[GIVEN PROBLEM] Look through the data below and extract, unchanged, the lines from the one that contains "let water = wave();" to the one that contains "obj.matrix_world = Matrix.Identity(4)", both included.
== == ==
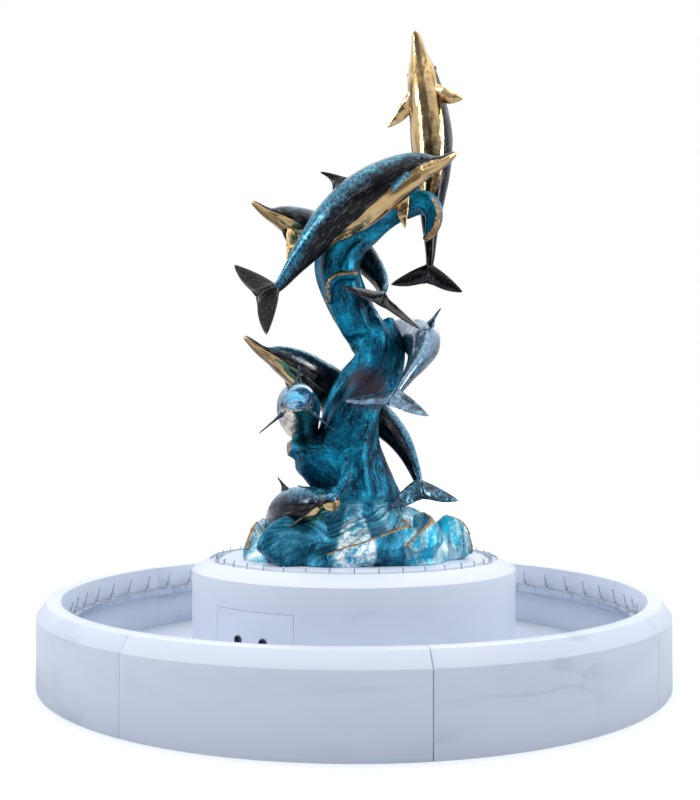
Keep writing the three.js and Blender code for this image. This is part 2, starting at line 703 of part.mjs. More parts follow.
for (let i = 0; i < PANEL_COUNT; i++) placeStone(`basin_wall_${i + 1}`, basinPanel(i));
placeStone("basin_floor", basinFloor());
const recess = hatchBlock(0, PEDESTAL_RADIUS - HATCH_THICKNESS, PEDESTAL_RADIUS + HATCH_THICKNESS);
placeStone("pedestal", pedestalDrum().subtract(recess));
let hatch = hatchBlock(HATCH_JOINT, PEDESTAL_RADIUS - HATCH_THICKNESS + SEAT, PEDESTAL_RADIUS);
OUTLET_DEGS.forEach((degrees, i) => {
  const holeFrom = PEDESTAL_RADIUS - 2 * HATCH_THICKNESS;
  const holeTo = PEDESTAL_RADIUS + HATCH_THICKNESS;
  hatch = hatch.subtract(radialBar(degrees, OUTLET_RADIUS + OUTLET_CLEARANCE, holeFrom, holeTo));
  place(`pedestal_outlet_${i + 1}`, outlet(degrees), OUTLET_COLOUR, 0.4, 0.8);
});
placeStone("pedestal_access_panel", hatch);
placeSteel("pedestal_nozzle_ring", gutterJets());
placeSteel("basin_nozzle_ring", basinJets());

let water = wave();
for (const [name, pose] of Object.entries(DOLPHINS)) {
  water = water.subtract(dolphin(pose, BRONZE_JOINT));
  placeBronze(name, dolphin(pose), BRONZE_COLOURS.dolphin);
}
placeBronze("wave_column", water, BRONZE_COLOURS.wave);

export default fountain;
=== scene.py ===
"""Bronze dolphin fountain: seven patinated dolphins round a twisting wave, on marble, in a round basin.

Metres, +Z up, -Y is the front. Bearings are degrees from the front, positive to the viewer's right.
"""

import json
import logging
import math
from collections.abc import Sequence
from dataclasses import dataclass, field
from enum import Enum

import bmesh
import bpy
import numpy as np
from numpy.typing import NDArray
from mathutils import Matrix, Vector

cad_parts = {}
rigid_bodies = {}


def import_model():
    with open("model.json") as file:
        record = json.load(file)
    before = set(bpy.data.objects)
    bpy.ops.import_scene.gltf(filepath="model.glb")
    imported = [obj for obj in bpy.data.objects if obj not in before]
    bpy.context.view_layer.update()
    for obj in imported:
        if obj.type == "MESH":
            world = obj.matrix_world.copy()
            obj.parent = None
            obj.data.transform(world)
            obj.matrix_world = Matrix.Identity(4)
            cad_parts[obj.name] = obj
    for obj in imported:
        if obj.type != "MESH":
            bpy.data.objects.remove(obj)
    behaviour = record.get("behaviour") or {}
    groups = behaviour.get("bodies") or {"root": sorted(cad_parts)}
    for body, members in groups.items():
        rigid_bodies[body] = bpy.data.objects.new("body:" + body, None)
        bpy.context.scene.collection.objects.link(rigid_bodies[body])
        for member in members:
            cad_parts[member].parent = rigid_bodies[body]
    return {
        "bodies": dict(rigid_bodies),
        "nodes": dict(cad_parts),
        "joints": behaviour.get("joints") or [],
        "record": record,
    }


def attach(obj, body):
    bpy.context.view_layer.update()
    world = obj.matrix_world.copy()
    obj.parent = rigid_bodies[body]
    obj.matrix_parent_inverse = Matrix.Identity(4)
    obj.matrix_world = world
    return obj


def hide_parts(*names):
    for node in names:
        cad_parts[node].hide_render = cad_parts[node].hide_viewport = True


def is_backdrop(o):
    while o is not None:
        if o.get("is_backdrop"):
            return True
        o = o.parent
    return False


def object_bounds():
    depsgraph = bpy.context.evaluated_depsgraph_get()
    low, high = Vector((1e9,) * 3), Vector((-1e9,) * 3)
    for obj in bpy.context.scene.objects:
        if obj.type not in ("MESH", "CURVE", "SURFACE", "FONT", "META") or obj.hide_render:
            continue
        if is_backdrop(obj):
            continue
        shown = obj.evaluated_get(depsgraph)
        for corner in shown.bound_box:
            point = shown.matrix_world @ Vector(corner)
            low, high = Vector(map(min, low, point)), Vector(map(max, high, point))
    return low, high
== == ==
[FINISHED ANSWER]
let water = wave();
for (const [name, pose] of Object.entries(DOLPHINS)) {
  water = water.subtract(dolphin(pose, BRONZE_JOINT));
  placeBronze(name, dolphin(pose), BRONZE_COLOURS.dolphin);
}
placeBronze("wave_column", water, BRONZE_COLOURS.wave);

export default fountain;
=== scene.py ===
"""Bronze dolphin fountain: seven patinated dolphins round a twisting wave, on marble, in a round basin.

Metres, +Z up, -Y is the front. Bearings are degrees from the front, positive to the viewer's right.
"""

import json
import logging
import math
from collections.abc import Sequence
from dataclasses import dataclass, field
from enum import Enum

import bmesh
import bpy
import numpy as np
from numpy.typing import NDArray
from mathutils import Matrix, Vector

cad_parts = {}
rigid_bodies = {}


def import_model():
    with open("model.json") as file:
        record = json.load(file)
    before = set(bpy.data.objects)
    bpy.ops.import_scene.gltf(filepath="model.glb")
    imported = [obj for obj in bpy.data.objects if obj not in before]
    bpy.context.view_layer.update()
    for obj in imported:
        if obj.type == "MESH":
            world = obj.matrix_world.copy()
            obj.parent = None
            obj.data.transform(world)
            obj.matrix_world = Matrix.Identity(4)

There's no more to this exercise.